Short task: Copy, in full, each line of the material that holds the word "this".

Records supplied:
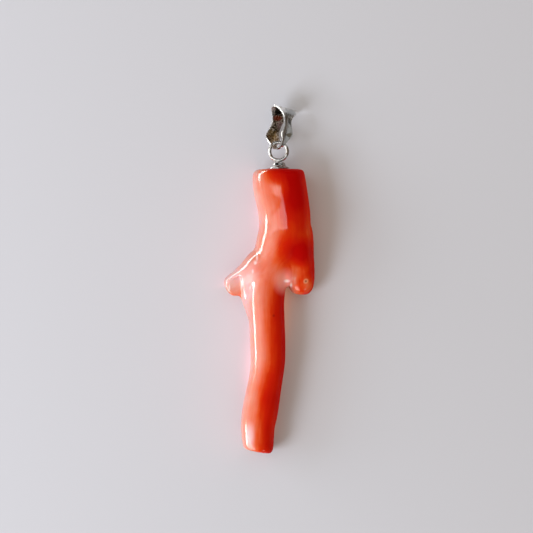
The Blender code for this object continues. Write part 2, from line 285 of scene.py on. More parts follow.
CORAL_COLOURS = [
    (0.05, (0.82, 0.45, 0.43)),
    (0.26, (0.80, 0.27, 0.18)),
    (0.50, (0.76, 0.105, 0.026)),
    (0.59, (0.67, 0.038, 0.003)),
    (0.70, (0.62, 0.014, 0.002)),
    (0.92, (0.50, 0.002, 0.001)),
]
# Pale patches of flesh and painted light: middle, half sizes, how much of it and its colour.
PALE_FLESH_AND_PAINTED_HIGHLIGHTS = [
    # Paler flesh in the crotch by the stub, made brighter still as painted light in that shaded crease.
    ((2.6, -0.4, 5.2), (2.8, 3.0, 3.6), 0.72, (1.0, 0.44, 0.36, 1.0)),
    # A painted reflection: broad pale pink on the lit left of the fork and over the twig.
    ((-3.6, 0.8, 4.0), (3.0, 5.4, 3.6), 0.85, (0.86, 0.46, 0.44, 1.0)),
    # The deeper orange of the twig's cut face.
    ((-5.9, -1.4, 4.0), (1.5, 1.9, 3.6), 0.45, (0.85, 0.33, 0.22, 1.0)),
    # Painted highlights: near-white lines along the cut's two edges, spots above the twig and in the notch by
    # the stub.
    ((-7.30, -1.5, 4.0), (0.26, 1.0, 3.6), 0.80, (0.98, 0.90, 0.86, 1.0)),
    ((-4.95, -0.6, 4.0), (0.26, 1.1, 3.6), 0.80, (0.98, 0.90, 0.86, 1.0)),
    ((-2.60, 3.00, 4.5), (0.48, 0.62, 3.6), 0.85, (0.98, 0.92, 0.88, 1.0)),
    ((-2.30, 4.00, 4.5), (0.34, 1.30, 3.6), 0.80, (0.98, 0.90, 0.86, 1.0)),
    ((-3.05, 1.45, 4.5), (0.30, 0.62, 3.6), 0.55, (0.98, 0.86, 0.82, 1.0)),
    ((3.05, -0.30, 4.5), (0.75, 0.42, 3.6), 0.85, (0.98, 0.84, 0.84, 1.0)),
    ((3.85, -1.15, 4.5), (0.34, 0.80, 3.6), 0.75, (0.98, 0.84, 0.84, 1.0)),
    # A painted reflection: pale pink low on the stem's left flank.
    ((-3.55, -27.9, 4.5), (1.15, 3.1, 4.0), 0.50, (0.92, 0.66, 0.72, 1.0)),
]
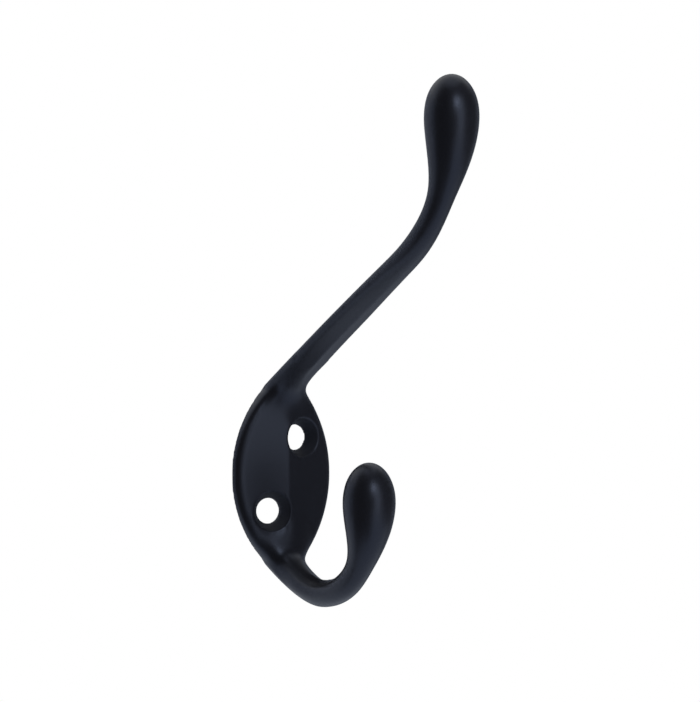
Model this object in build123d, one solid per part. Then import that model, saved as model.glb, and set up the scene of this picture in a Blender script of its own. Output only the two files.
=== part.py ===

Answer in full:
The Blender code for this object continues. Write part 2, from line 285 of scene.py on. More parts follow.
Model this object in build123d, one solid per part. Then import that model, saved as model.glb, and set up the scene of this picture in a Blender script of its own. Output only the two files.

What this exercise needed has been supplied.